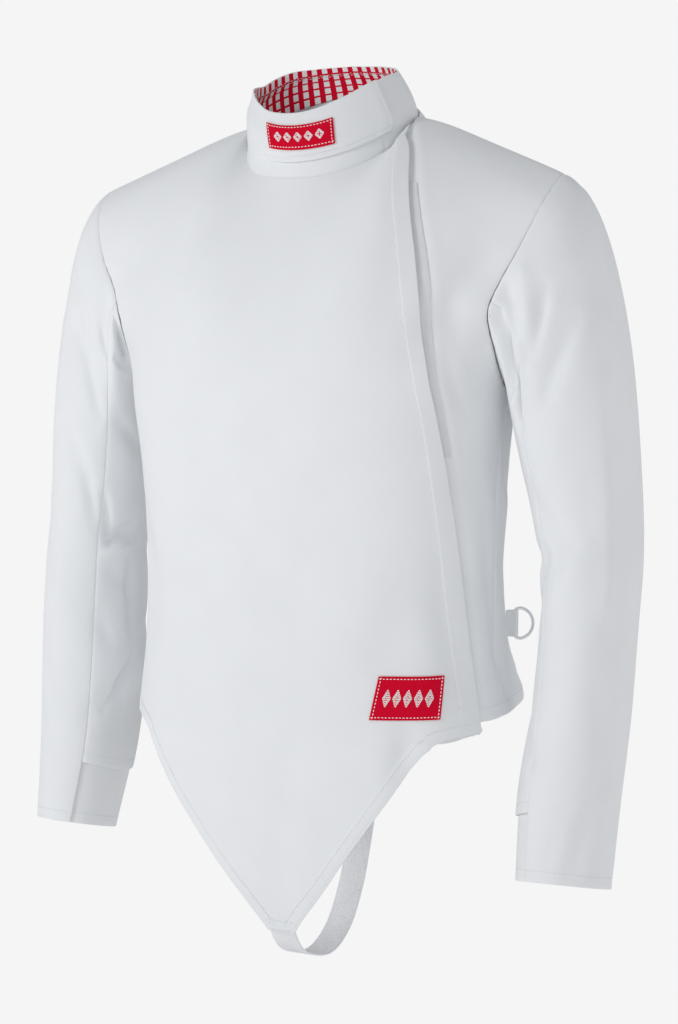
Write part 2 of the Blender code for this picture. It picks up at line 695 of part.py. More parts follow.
def bar_centre():
    root = on_body(math.radians(TAB_TURN), TAB_Z)
    out = np.array([math.sin(math.radians(TAB_TURN + 12)), -math.cos(math.radians(TAB_TURN + 12)), 0.0])
    return root, out, root + out * TAB_LENGTH


def make_tab():
    """Webbing folded round the ring's bar and sewn into the side of the back."""
    root, out, centre = bar_centre()
    side = np.array([-out[1], out[0], 0.0])
    hole = RING_WIRE / 2 + RING_CLEAR
    outer = hole + TAB_WALL
    half = TAB_WALL + 0.2
    points, count = [], 24
    for z in (TAB_HEIGHT / 2, -TAB_HEIGHT / 2):
        seat = on_body(math.radians(TAB_TURN), TAB_Z + z)
        reach = float(np.dot(centre - seat, out)) - SEAT_GAP
        for radius in (outer, hole):
            for k in range(count):
                a = 2 * math.pi * k / count
                across, back = radius * math.sin(a), -radius * math.cos(a)
                if radius == outer and back < -outer * 0.2:
                    spread = abs(math.sin(a)) / abs(math.sin(math.acos(0.2)))
                    across = math.copysign(half * spread, math.sin(a))
                    back = -reach
                points.append(centre + out * back + side * across + np.array([0, 0, z]))
    faces = []
    for k in range(count):
        j = (k + 1) % count
        to, ti, bo, bi = 0, count, 2 * count, 3 * count
        faces.append((to + k, to + j, ti + j, ti + k))
        faces.append((bo + j, bo + k, bi + k, bi + j))
        faces.append((to + j, to + k, bo + k, bo + j))
        faces.append((ti + k, ti + j, bi + j, bi + k))
    make_object("d_ring_tab", np.array(points), [f[::-1] for f in faces], WHITE)


def make_ring():
    """D-shaped wire ring; its origin is on the bar, about which it swings."""
    _, out, centre = bar_centre()
    half, corner = (RING_HEIGHT - RING_WIRE) / 2, 3.0
    path = [(0.0, z) for z in np.linspace(-half + corner, half - corner, 5)]
    path += [(0.9, half - 0.9)]
    for a in np.linspace(math.radians(78), math.radians(-78), 15):
        path.append((RING_DEPTH * math.cos(a) ** 0.8, half * math.sin(a) / math.sin(math.radians(78))))
    path += [(0.9, -half + 0.9)]
    spine = np.array([centre + out * r + np.array([0.0, 0.0, z]) for r, z in path])
    along_wire = unit(np.roll(spine, -1, axis=0) - np.roll(spine, 1, axis=0))
    flat = np.array([-out[1], out[0], 0.0])
    points, sides = [], 8
    for p, d in zip(spine, along_wire):
        other = np.cross(d, flat)
        for k in range(sides):
            a = 2 * math.pi * (k + 0.5) / sides
            points.append(p + RING_WIRE / 2 * (flat * math.cos(a) + other * math.sin(a)))
    count, faces = len(spine), []
    for i in range(count):
        for k in range(sides):
            j, m = (i + 1) % count, (k + 1) % sides
            faces.append((i * sides + k, i * sides + m, j * sides + m, j * sides + k))
    make_object("d_ring", np.array(points), faces, GREY, 0.35, 0.9, at=centre)


def main():
    for old in list(bpy.data.objects):
        bpy.data.objects.remove(old)
    make_body_and_sleeves()
    make_collar()
    make_patches()
    make_strap()
    make_tab()
    make_ring()


main()
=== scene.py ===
"""Looks of the fencing jacket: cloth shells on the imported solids, creases, stitching and materials.

Lengths are millimetres until a mesh is made. +X is the wearer's left, -Y the front, +Z up.
The form functions are those of the jacket's solids, so each shell lies on its solid.
"""
import math

import bpy
import numpy as np
from mathutils import Matrix, Vector


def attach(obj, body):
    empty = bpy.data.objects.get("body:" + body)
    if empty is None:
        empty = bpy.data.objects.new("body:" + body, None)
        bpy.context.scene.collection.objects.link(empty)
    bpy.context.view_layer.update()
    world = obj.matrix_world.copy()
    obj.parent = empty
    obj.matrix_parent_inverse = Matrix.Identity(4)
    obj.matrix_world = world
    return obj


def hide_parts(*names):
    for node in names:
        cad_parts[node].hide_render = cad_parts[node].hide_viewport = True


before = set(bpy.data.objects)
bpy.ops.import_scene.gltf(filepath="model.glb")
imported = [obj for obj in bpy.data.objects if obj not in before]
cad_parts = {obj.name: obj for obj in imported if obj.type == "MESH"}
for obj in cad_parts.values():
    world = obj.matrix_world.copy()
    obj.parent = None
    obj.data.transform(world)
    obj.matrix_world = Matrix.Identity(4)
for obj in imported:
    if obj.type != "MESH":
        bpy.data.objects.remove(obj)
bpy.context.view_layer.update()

MM = 0.001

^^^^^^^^

## Stated goal
This exercise asks for the lines from the line with "spine = np.array([centre" to the line with "obj.matrix_parent_inverse = Matrix.Identity(4)", both lines included, set down exactly and with nothing else.

## Reply
    spine = np.array([centre + out * r + np.array([0.0, 0.0, z]) for r, z in path])
    along_wire = unit(np.roll(spine, -1, axis=0) - np.roll(spine, 1, axis=0))
    flat = np.array([-out[1], out[0], 0.0])
    points, sides = [], 8
    for p, d in zip(spine, along_wire):
        other = np.cross(d, flat)
        for k in range(sides):
            a = 2 * math.pi * (k + 0.5) / sides
            points.append(p + RING_WIRE / 2 * (flat * math.cos(a) + other * math.sin(a)))
    count, faces = len(spine), []
    for i in range(count):
        for k in range(sides):
            j, m = (i + 1) % count, (k + 1) % sides
            faces.append((i * sides + k, i * sides + m, j * sides + m, j * sides + k))
    make_object("d_ring", np.array(points), faces, GREY, 0.35, 0.9, at=centre)


def main():
    for old in list(bpy.data.objects):
        bpy.data.objects.remove(old)
    make_body_and_sleeves()
    make_collar()
    make_patches()
    make_strap()
    make_tab()
    make_ring()


main()
=== scene.py ===
"""Looks of the fencing jacket: cloth shells on the imported solids, creases, stitching and materials.

Lengths are millimetres until a mesh is made. +X is the wearer's left, -Y the front, +Z up.
The form functions are those of the jacket's solids, so each shell lies on its solid.
"""
import math

import bpy
import numpy as np
from mathutils import Matrix, Vector


def attach(obj, body):
    empty = bpy.data.objects.get("body:" + body)
    if empty is None:
        empty = bpy.data.objects.new("body:" + body, None)
        bpy.context.scene.collection.objects.link(empty)
    bpy.context.view_layer.update()
    world = obj.matrix_world.copy()
    obj.parent = empty
    obj.matrix_parent_inverse = Matrix.Identity(4)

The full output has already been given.